### EXTRACTED MATERIAL

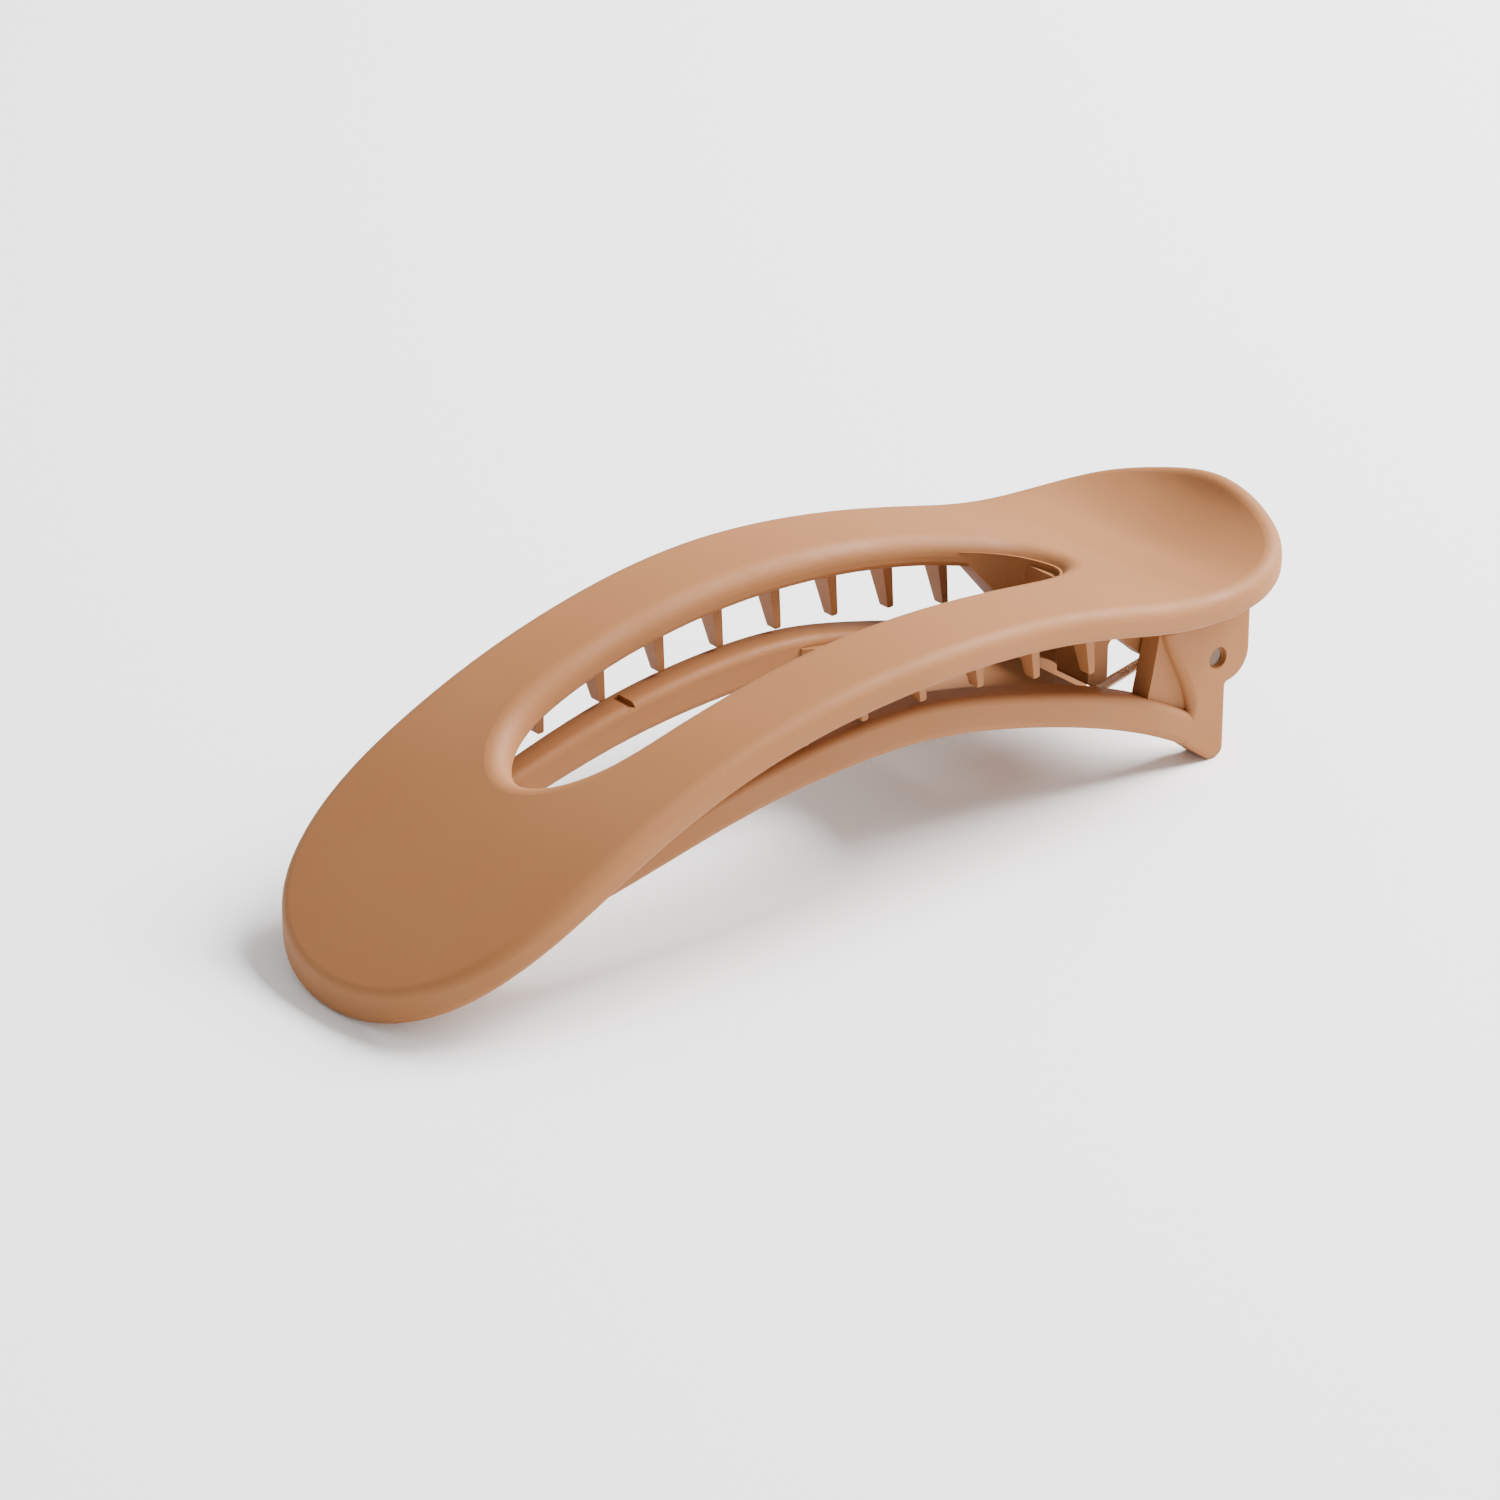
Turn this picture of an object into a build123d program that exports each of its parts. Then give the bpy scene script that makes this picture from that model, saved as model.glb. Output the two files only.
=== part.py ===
from build123d import *
from math import atan2, ceil, cos, pi, radians, sin, sqrt
import os

# A duckbill hair clip, closed and resting on a table as photographed.
# Frame: X runs from the tip of the upper jaw to the curled end of its thumb pad,
# Y runs across, Z is up and Z = 0 is the table. The clip is symmetric about Y = 0
# apart from the two legs of its spring.

# Driving sizes, in millimetres
length = 125.0            # tip to the end of the thumb pad
width = 41.4              # widest place across the upper jaw
crest_height = 28.5       # top of the arch above the table
plate = 3.45              # upper jaw's thickness, square to its surface
pad_middle = 2.8          # the same, in the middle of the thumb pad
dish_depth = 1.3          # middle of the thumb pad below its rim
pad_half = 0.85           # half width of the dish, as a share of the half width
lower_width = 26.4        # across the lower jaw's rails
rail = 4.2                # width of one rail, and its height
crown_height = 18.8       # top of the lower jaw's arch above the table
web = 2.0                 # plate between the rails ahead of the hinge
pin_radius = 1.0
pin_height = 12.3
pin_from_tip = 111.7
lug_radius = 3.0          # upper jaw's lug round the pin
lug_outer = 9.2           # outer face of a lug, from the middle
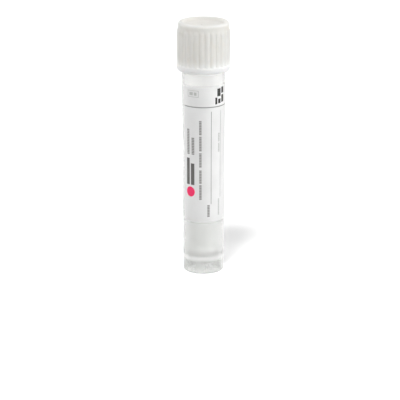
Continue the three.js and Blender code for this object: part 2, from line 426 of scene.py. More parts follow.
def ridge_tree(name):
    """Gripping ridges: one arc a ridge, meeting its neighbours in the grooves."""
    sizes = {"Ridges": 28, "Groove Radius": 1.0, "Ridge Depth": 0.1, "Turn": 0.0}
    wiring, inputs = geometry_tree(name, sizes)
    maths = wiring.maths
    x, y, _ = position_parts(wiring)
    groove = inputs["Groove Radius"]
    crest = groove + inputs["Ridge Depth"]
    pitch = math.tau / inputs["Ridges"]
    half = pitch / 2.0
    turned = maths("ARCTAN2", y, x) - inputs["Turn"]
    from_crest = turned - pitch * maths("ROUND", turned / pitch)
    half_chord = groove * maths("SINE", half)
    rise = crest - groove * maths("COSINE", half)
    arc = (half_chord**2.0 + rise**2.0) / (rise * 2.0)
    centre = crest - arc
    across = centre * maths("SINE", from_crest)
    along = centre * maths("COSINE", from_crest)
    radius = along + maths("SQRT", arc**2.0 - across**2.0)
    push_out(wiring, inputs, radius / groove - 1.0, "ridge")
    return wiring.tree


def thread_tree(name):
    """A screw thread raised from a round wall, outwards or, with a negative height, inwards."""
    sizes = {"Pitch": 1.0, "Height": 0.1, "Crest": 0.1, "Flank": 0.1}
    sizes |= {"Start": 0.0, "Turns": 2.0, "Run-out": 0.1}
    wiring, inputs = geometry_tree(name, sizes)
    maths = wiring.maths
    x, y, z = position_parts(wiring)
    round_share = maths("FRACT", maths("ARCTAN2", y, x) / math.tau)
    level = (z - inputs["Start"]) / inputs["Pitch"] - round_share
    whole = maths("ROUND", level)
    along = whole + round_share
    apart = maths("ABSOLUTE", level - whole) * inputs["Pitch"]
    foot = inputs["Crest"] / 2.0 + inputs["Flank"]
    raised = inputs["Height"] * wiring.clamped((foot - apart) / inputs["Flank"])
    for turns in (along, inputs["Turns"] - along):
        raised *= wiring.eased(turns, 0.0, inputs["Run-out"])
    push_out(wiring, inputs, raised / maths("SQRT", x**2.0 + y**2.0), "thread")
    return wiring.tree


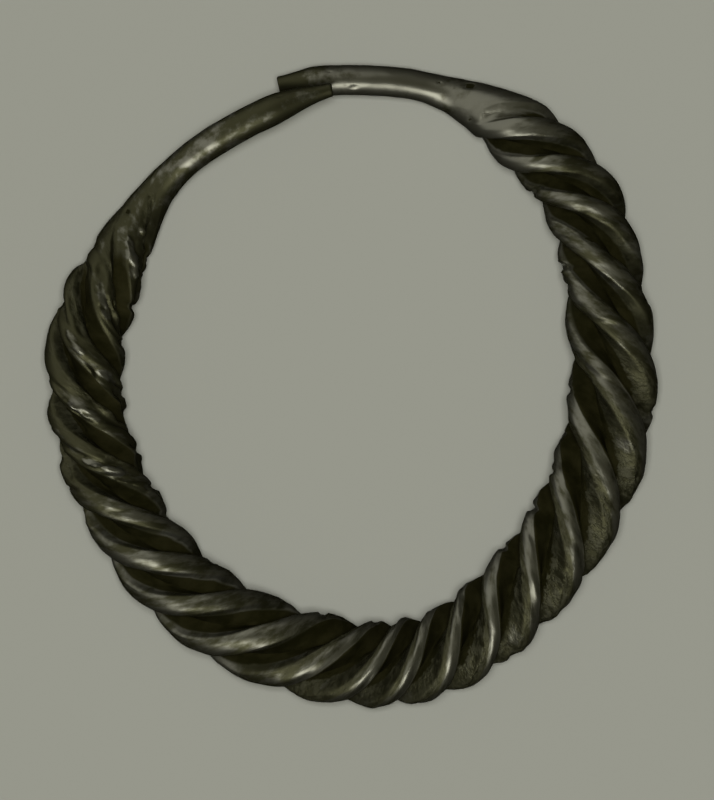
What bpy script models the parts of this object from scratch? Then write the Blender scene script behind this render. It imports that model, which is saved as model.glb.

### WORK TO DO
Verbatim output is expected for the lines from the start of the data to the line in which "# apart from the two legs of its spring." appears, both included.

### SOLUTION TO THIS EXERCISE
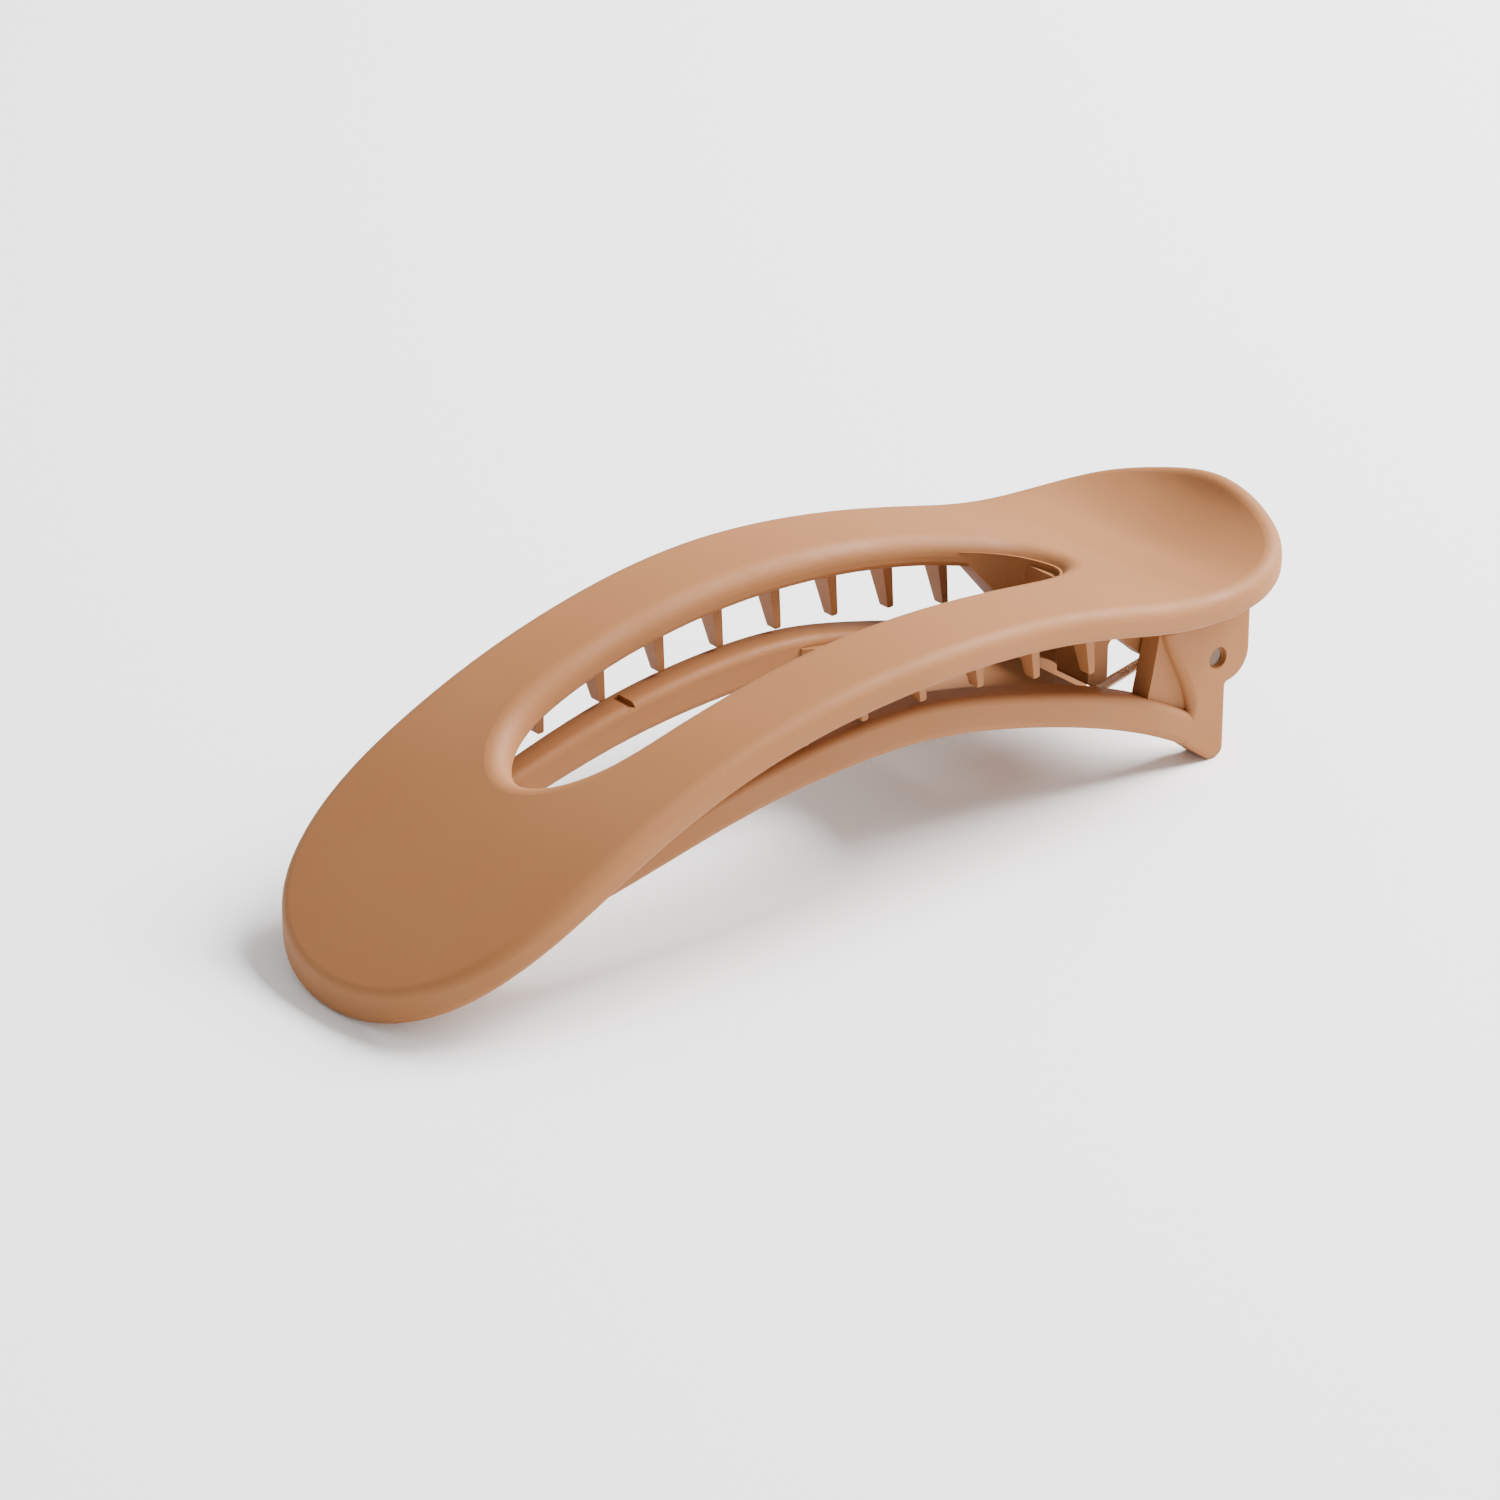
Turn this picture of an object into a build123d program that exports each of its parts. Then give the bpy scene script that makes this picture from that model, saved as model.glb. Output the two files only.
=== part.py ===
from build123d import *
from math import atan2, ceil, cos, pi, radians, sin, sqrt
import os

# A duckbill hair clip, closed and resting on a table as photographed.
# Frame: X runs from the tip of the upper jaw to the curled end of its thumb pad,
# Y runs across, Z is up and Z = 0 is the table. The clip is symmetric about Y = 0
# apart from the two legs of its spring.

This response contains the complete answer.